Les réactions ne se sont pas fait attendre, Ajmi Lourimi, estime qu’un « gouvernement d’élections » est susceptible de provoquer le dénouement, le penseur Hamadi Ben Jaballah, connu pour sa pondération et par ses opinions pertinentes estime que, désormais, « le gouvernement de Chahed est fini » alors que Mongi Rahoui et Ayachi Hammami du Front populaire assurent que « le moment est venu pour le chef du gouvernement quitte La Kasbah… »

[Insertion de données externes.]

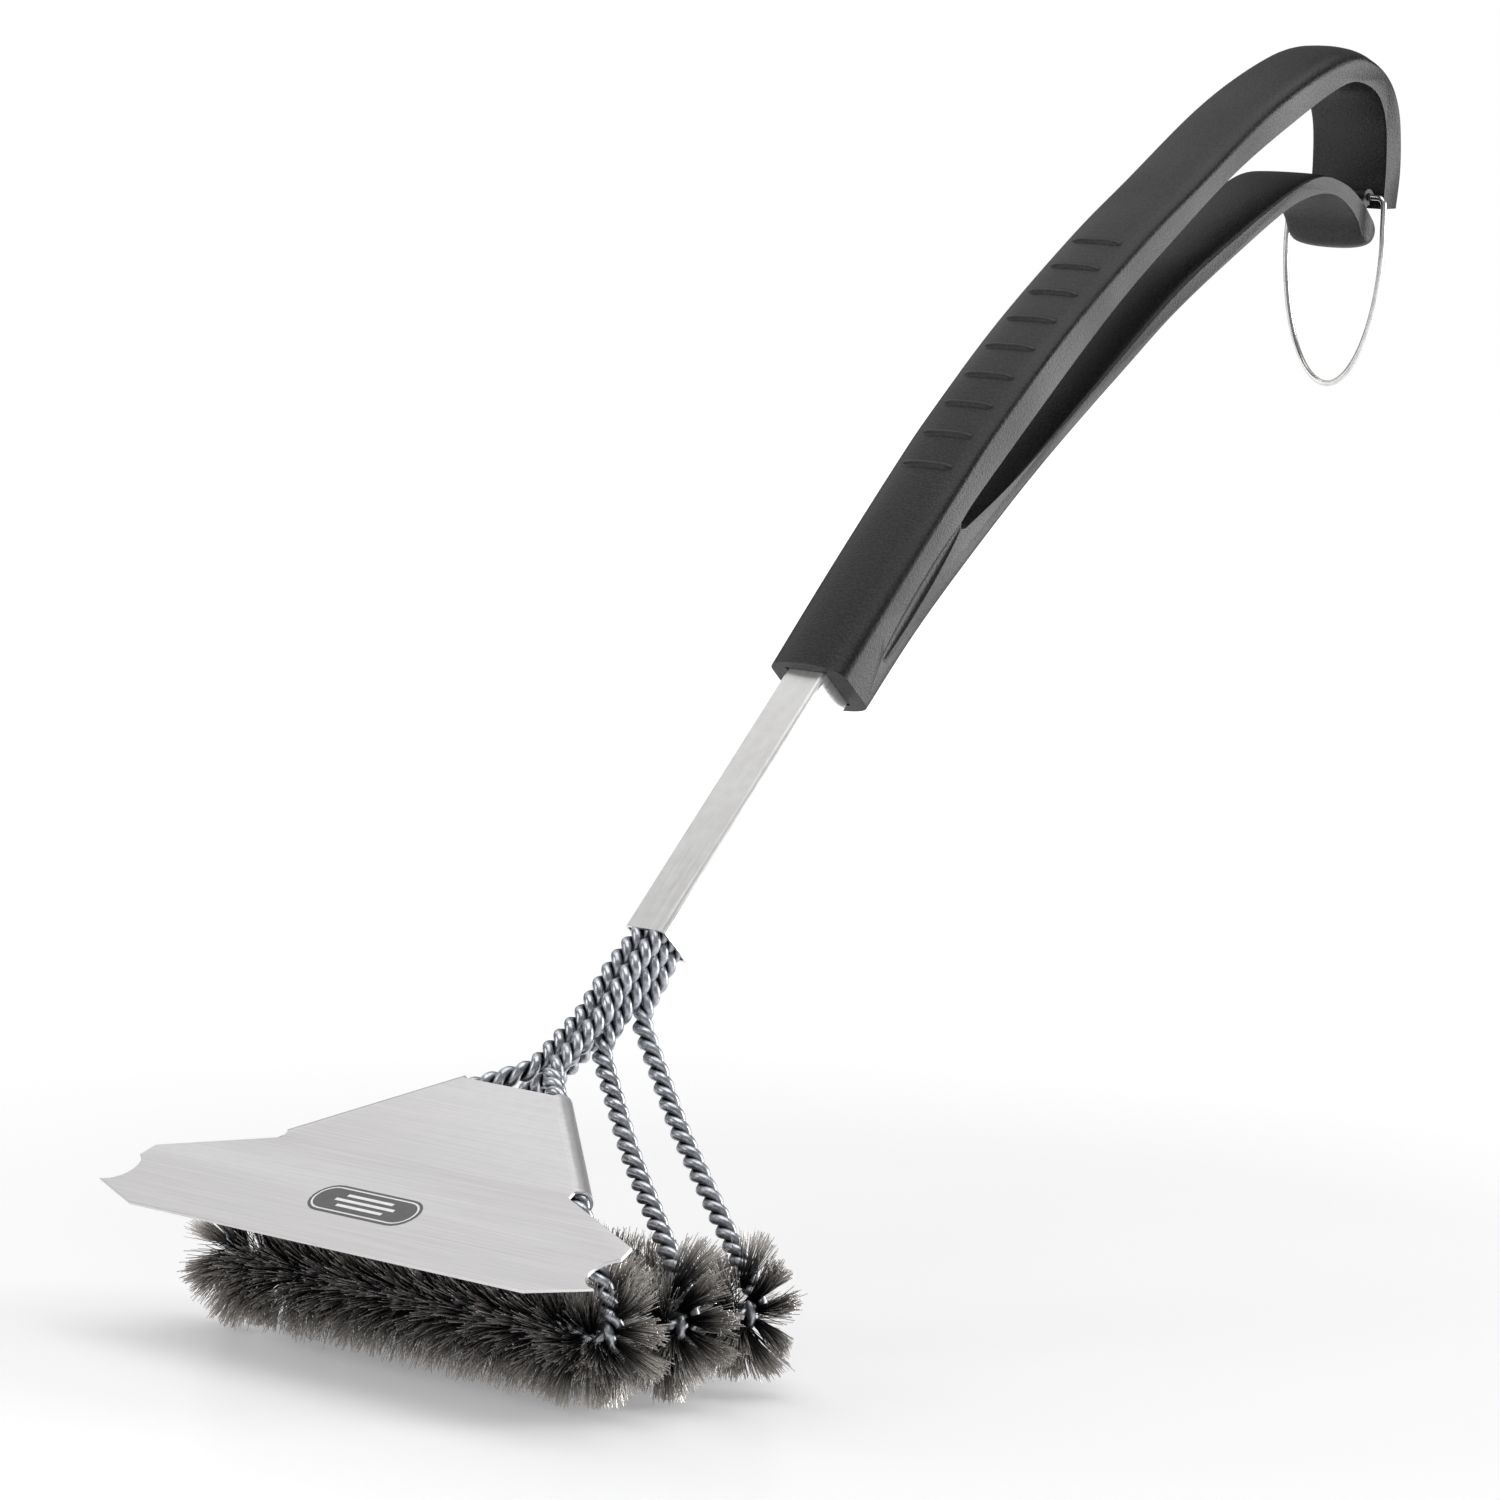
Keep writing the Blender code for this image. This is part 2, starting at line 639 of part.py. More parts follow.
def handle_point(along, across):
    """Point in the middle plane, from a place written for the outline's own length."""
    return HANDLE_END + AXIS * along * STRETCH + ACROSS * across


def across_body(outlines):
    """Body across X from matching side outlines: (x, its (along, across) points) pairs."""
    bm = bmesh.new()
    columns = []
    for x, outline in outlines:
        columns.append([bm.verts.new((x, point.y, point.x)) for point in outline])
    for first, second in zip(columns, columns[1:]):
        for index in range(len(first)):
            following = (index + 1) % len(first)
            bm.faces.new((first[index], first[following], second[following], second[index]))
    bm.faces.new(columns[0])
    bm.faces.new(columns[-1])
    return bm


def build_handle(frame, plastic):
    outline = handle_outline()
    slices = [(share * HANDLE_HALF_WIDTH, [point + shift * crown for point, shift in outline])
              for share, crown in crown_columns()]
    place = tube_place(TUBE_VISIBLE)
    handle = add_object("handle", across_body(slices), plastic, frame, place)

    barrel = barrel_outline()
    ends = [(-BARREL_HALF_LENGTH, barrel), (BARREL_HALF_LENGTH, barrel)]
    barrel_object = add_object("ring_barrel", across_body(ends), None, frame, place)
    add_boolean(handle, barrel_object, "UNION")

    socket_width = TUBE_WIDTH + 2.0 * GAP
    socket_height = TUBE_HEIGHT + 2.0 * GAP
    socket_end = TUBE_IN_HANDLE + PLUG_FLANGE + 2.0 * GAP
    socket = prism(rounded_rectangle(socket_width, socket_height, TUBE_CORNER),
                   -TUBE_WIDTH, socket_end)
    socket_object = add_object("handle_socket", socket, None, frame, place)
    add_boolean(handle, socket_object, "DIFFERENCE")
    pin_hole = cross_bar("handle_pin_hole", PIN_RADIUS + GAP, PIN_HALF_LENGTH + GAP, frame)
    add_boolean(handle, pin_hole, "DIFFERENCE")


# ---- Hang ring -----------------------------------------------------------------------


def ring_half_path(steps=14):
    """Right half of the ring about its axis: top, shoulder, then an oval down to the bow."""
    top = Vector((0.0, 0.0, 0.0))
    corner = Vector((RING_HALF_WIDTH - RING_SPLAY, 0.0, 0.0))
    shoulder = Vector((RING_HALF_WIDTH, 0.0, -RING_SHOULDER))
    path = fillet_path([top, corner, shoulder], [RING_CORNER])
    oval = RING_DROP - RING_SHOULDER
    for step in range(1, steps + 1):
        angle = step / steps * math.pi / 2.0
        path.append(Vector((RING_HALF_WIDTH * math.cos(angle), 0.0,
                            -RING_SHOULDER - oval * math.sin(angle))))
    return path


def build_ring(frame, steel):
    half = ring_half_path()
    other = [Vector((-point.x, point.y, point.z)) for point in reversed(half[1:-1])]
    place = Matrix.Translation(handle_point(*RING_AT))
    add_object("hang_ring", sweep(half + other, RING_WIRE, 8, closed=True), steel, frame, place)


def build():
    clear_scene()
    grip = handle_point(GRIP_ALONG, GRIP_ACROSS)
    frame = bpy.data.objects.new("head_datum", None)
    bpy.context.scene.collection.objects.link(frame)
    frame.location = -grip

    plate_steel = make_material("brushed stainless plate", (0.62, 0.61, 0.60), 0.32, 1.0)
    wire_steel = make_material("zinc-coated wire", (0.40, 0.41, 0.44), 0.35, 1.0)
    bristle_steel = make_material("steel bristle", (0.14, 0.13, 0.13), 0.45, 0.8)
    ring_steel = make_material("polished ring wire", (0.70, 0.70, 0.70), 0.18, 1.0)
    black_nylon = make_material("black nylon", (0.018, 0.018, 0.021), 0.45, 0.0)

    build_wire_loops(frame, wire_steel)
    build_bristles(frame, bristle_steel)
    build_plate(frame, plate_steel)
    build_tube(frame, plate_steel, black_nylon)
    build_handle(frame, black_nylon)
    build_ring(frame, ring_steel)


build()
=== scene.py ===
import math
import random

import bmesh
import bpy
from mathutils import Matrix, Vector


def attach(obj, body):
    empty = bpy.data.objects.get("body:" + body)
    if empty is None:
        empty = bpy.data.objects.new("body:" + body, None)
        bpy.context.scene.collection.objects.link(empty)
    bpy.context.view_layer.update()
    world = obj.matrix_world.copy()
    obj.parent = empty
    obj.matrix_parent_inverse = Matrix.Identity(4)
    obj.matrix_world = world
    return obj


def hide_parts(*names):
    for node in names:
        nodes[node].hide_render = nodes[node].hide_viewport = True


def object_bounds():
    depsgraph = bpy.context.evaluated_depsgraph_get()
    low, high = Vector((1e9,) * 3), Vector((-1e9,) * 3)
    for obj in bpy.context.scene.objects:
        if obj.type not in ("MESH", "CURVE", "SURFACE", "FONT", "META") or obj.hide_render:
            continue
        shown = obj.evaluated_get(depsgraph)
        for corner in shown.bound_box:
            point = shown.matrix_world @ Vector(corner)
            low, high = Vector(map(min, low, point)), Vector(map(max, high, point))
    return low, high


# Grill cleaning brush. The working layout is in millimetres from the middle of the scraper's
# front edge: X across, Y towards the handle, Z up. toWorld() brings a point into the frame.

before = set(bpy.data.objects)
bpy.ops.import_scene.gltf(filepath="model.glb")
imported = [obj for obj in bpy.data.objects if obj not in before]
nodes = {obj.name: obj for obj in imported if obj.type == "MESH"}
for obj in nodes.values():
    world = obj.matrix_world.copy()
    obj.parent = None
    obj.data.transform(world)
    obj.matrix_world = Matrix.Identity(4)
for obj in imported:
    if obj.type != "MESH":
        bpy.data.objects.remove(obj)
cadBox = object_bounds()
print("frame loaded:", len(nodes), "nodes")

mm = 0.001
tubeAngle = math.radians(48.4)
axis = Vector((0.0, math.cos(tubeAngle), math.sin(tubeAngle)))     # up the tube
across = Vector((0.0, -axis.z, axis.y))                            # out of the handle's back
mouth = Vector((0.0, 123.5, 71.6))                                 # lower end of the tube
handleEnd = mouth + axis * 92.5
grip = handleEnd + axis * 110.0 + across * 1.5                     # the world origin


def toWorld(point):
    return (Vector(point) - grip) * mm


# a place from the handle's lower end: up the tube's line, out of the back, across
def onHandle(along, out, x=0.0):
    return handleEnd + axis * along + across * out + Vector((x, 0.0, 0.0))


def newObject(name, data):
    thing = bpy.data.objects.new(name, data)
    bpy.context.scene.collection.objects.link(thing)
    return thing


def link(tree, source, target):
    tree.links.new(source, target)


# a socket takes a link, a colour or a plain value
def feed(tree, socket, value):
    if isinstance(value, bpy.types.NodeSocket):
        link(tree, value, socket)
    elif socket.type == "RGBA":
        socket.default_value = (*value, 1.0)
    else:
        socket.default_value = value


def addNode(tree, kind, sockets=None, **settings):
    node = tree.nodes.new(kind)
    for name, value in settings.items():
        setattr(node, name, value)
    for name, value in (sockets or {}).items():
        feed(tree, node.inputs[name], value)
    return node


def mathNode(tree, operation, *values):
    return addNode(tree, "ShaderNodeMath", dict(enumerate(values)), operation=operation).outputs[0]


def vectorMath(tree, operation, *vectors, scale=None):
    sockets = dict(enumerate(vectors))
    if scale is not None:
        sockets["Scale"] = scale
    node = addNode(tree, "ShaderNodeVectorMath", sockets, operation=operation)
    return node.outputs["Value"] if operation in ("DOT_PRODUCT", "LENGTH") else node.outputs[0]


def noiseNode(tree, vector, scale, detail=2.0, roughness=0.5):
    return addNode(tree, "ShaderNodeTexNoise", {"Vector": vector, "Scale": scale,
                                                "Detail": detail, "Roughness": roughness})


def newGroup(name, kind, inputs, outputs):
    tree = bpy.data.node_groups.new(name, kind)
    for socketName, socketKind, value in inputs:
        socket = tree.interface.new_socket(socketName, in_out="INPUT",
                                           socket_type="NodeSocket" + socketKind)
        if value is not None:
            socket.default_value = value
    for socketName, socketKind in outputs:
        tree.interface.new_socket(socketName, in_out="OUTPUT",
                                  socket_type="NodeSocket" + socketKind)
    return tree, addNode(tree, "NodeGroupInput").outputs, addNode(tree, "NodeGroupOutput").inputs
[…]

Les partisans de Chahed n’ont-ils pas clairement et publiquement qu’ils ne comptent pas poursuivre l’alliance avec Ennahdha et qu’ils espèrent obtenir les 109 sièges nécessaires pour gouverner en solo. D’ailleurs, c’est e gouvernement de Chahed qui vient de proposer un projet de loi instaurant le seuil de 5% pour faire son entrée au Parlement.
La morale et l’éthique veulent qu’on n’amende pas le code électoral au cours de la dernière année du mandat législatif, même si la loi est silencieuse à ce propos. Mais, l’expérience et les événements récents ont montré que Youssef Chahed a saisi toutes les opportunités lorsque la loi et la Constitution sont muettes.
D’ailleurs, les observateurs estiment que le chef du gouvernement a assez profité de l’avantage que lui procure sa présence à la tête de l’équipe de La Kasbah et qu’il est temps de quitter le pouvoir et de traiter d’égal à égal avec les autres formations politiques. C’est plus facile de trouver un gouvernement de technocrates pour 7 ou 8 mois avant les échéances électorales, mais ce sera sûrement plus ardu 2 ou 3 mois avant le scrutin.
Alors, saura t-il, enfin, écouter le bon sens et la logique et prouver que l’éthique et la morale, à vocation universelle et logique, sont parfois, voire souvent, plus importantes que les textes mis au point par des hommes à un instant bien déterminé dans un objectif bien fixé, donc obéissant à des calculs et à des intérêts étroits.